I’ve been thinking about something Vivian Paley once wrote in her book Wally’s Stories Conversations in the Kindergarten. She said,

‘The adult should not underestimate the young child’s tendency to revert to earlier thinking: new concepts have not been ‘learned’ but are only in temporary custody. They have been glimpsed but are not in permanent possession.’

Paley, V.G. (1981), Wally’s Stories Conversations in the Kindergarten, London, Harvard University Press.

It’s a wonderful bit of advice and it applies so well to the concepts we teach in Sounds-Write. When we teach that we can spell a sound with two letters, as is the case with < ff >, < ll >, < ss > and < zz >, we go on to recycle the idea when we teach CCVC words in words such as ‘smell’ and ‘sniff’, before teaching the consonant digraphs < sh >, < ch >, and so on.

Now here’s the rub. Once they have started teaching the Extended Code and because they are teaching that we can spell a sound in more than one way and that many spellings represent one sound,  many teachers ‘forget’ to persist in reminding their students that we can spell sounds with one, two, three or four letters. As Paley implies, the idea presented in one particular context has only been ‘glimpsed’ and isn’t yet in permanent enough custody for it to be applied to other contexts. For example, the digraph < oa > bears no resemblance to the consonant digraphs, yet it is still enfolded within the overarching idea ‘two letters, one sound’, an idea that generalises right across the code.

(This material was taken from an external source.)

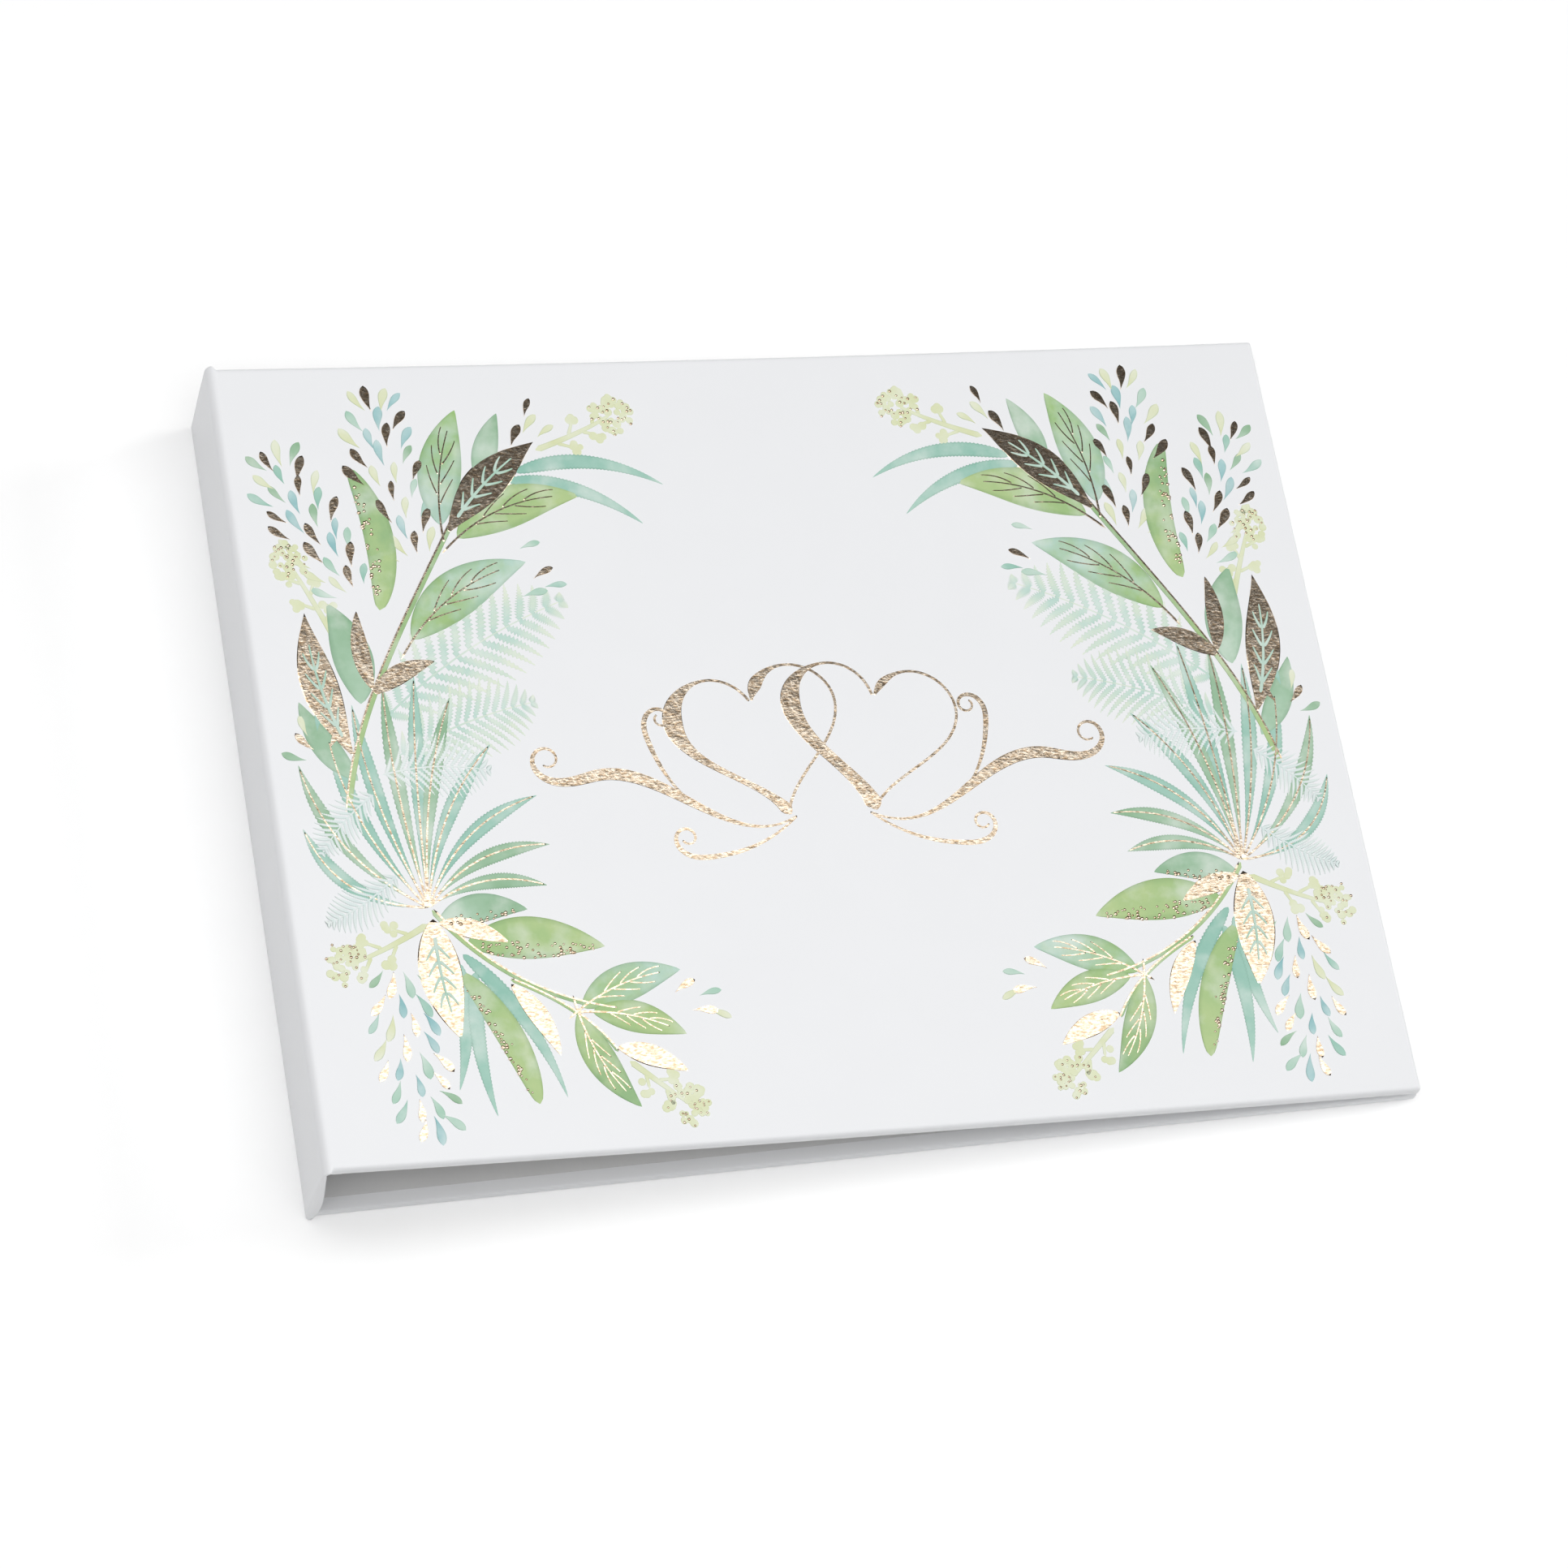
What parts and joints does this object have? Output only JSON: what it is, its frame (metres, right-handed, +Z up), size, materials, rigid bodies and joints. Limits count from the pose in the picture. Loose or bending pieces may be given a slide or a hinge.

When, later, we are teaching the word ‘psychology’, we ‘make sense of’ the spelling of /s/ by pointing to the spelling < ps > and saying, “This is the way we spell /s/ in ‘psychology’. It’s two letters but it’s just one sound.” Of course, by the time a student is older, you can go into the etymology of the word and examine its morphology, but the simplicity of the idea ‘two letters/one sound’ is a powerful way of thinking about the sound and the spelling. What might previously have been viewed as a string of random letters, now becomes a recognisable singular unit representing an individual sound.

Paley reminds us that even though we may have taught something explicitly and that it appears to have been learned, without numerous reminders of a concept’s relevance and application in other situations, without deepening it in a rich variety of different contexts, it may quickly fade from view.